Created attachment 132219 [details]
I have a MacBookPro11,2 with an i7-4750HQ CPU and trying to keep it's power consumption low. To achieve that, I'm switching off thunderbolt interface and enabling fbc (otherwise you will get no pc6 at all or just 2-3% of it). Starting with kernel 4.1 this configuration leads to a complete system freeze, usually at a random point within an hour since boot. There are no oops or bug messages in the log file and pstore, and netconsole is of no use either, as it works only with an thunderbolt-attached netcard, but with thunderbolt enabled there is no freeze. On kernels 4.1-4.8 it's reproducible on almost every boot, and on 4.9-4.12 (up to 4.12.o-rc6) I'm still catching silent freezes that "look" the same, but much less frequently.
I've bisected the frequent freezes back to commit dbef0f15b5c83231dacb214dbf9a6dba063ca21c "drm/i915: add frontbuffer tracking to FBC". Can we suppose that the reason of freezes in recent kernels is still the same and try to fix it? Or could someone give me advice on how to debug this, other than to bisect the drop in frequency?
I also can show a couple of dmesg logs with debug on, but they're not from the freshest kernels (4.4.73 and 4.9.33) and the 4.9.33 log unfortunately lacks atomic messages. I'm now trying to catch the freeze on 4.12.0-rc6 with the proper drm debug flags, but it will take some time. If a log from any other version between 4.1 and 4.8 will help, I can easily generate it.
Steps to reproduce
Since kernel 4.7 (e.g. commit e10cfdc33a0f23dc8449be7267f0a642e96a2a24) it's enough to boot with options acpi_osi=!Darwin acpi_osi='Windows 2012' (to disable thunderbolt) and i915.enable_fbc=1 (to enable FBC). And, probably, start X. But there's a couple of gotchas: the first reboot from a non-affected kernel does not seem to freeze (or probably takes considerably more than an hour to trigger).

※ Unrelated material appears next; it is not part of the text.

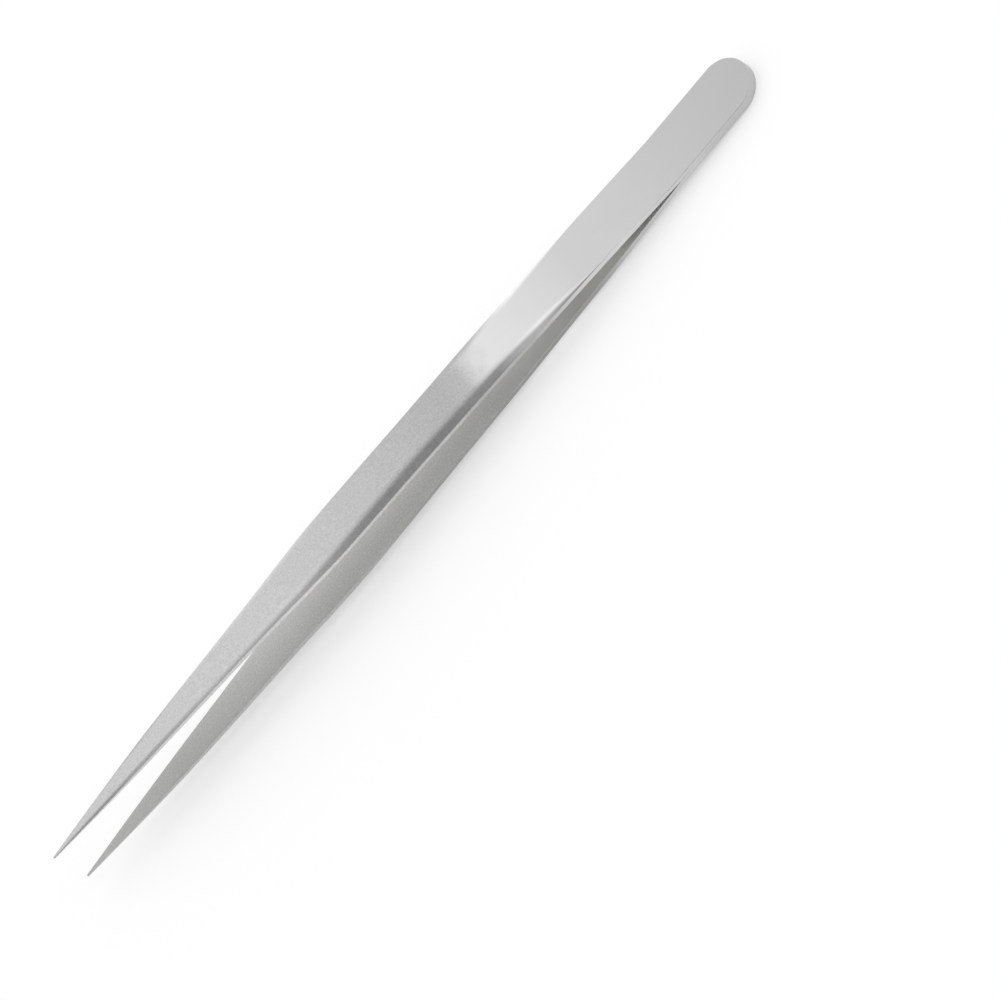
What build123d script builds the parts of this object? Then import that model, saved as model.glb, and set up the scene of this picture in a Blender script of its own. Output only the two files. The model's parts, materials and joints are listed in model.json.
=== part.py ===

On kernels 4.1-4.7 it's a little mor tricky: to disable thunderbolt you need to revert commit 7bc5a2bad0b8d9d1ac9f7b8b33150e4ddf197334 or somehow call an ACPI method '\_SB.PCI0.RMC1' or \_SB.PCI0.P0P2.UPSB.DSB0.NHI0.TRPE'. An out-of-tree module acpi_call could be helpful.
And if patches from https://github.com/l1k/linux/commits/thunderbolt_runpm_v6 land in mainline, the problem will probably be visible with just i915.enable_fbc=1.
Created attachment 132220 [details]
Created attachment 132221 [details]
dmesg 4.9.33 with drm.debug=0xe
Created attachment 132222 [details]
Adding tag into "Whiteboard" field - ReadyForDev
*Status is correct
*Platform is included
*Feature is included
*Priority and Severity correctly set
For the record, after updating Mesa from 12.0.1 to 17.1.3, the issue is gone for me. I'm not sure though, should this count as "fixed" or "covered with one more layer of obscurity".
(In reply to eryngion from comment #5)
> For the record, after updating Mesa from 12.0.1 to 17.1.3, the issue is gone
> for me. I'm not sure though, should this count as "fixed" or "covered with
> one more layer of obscurity".
Thanks for the update Eryngion, I believe Mesa team could give this a little look. If it's not related please change back to DRI.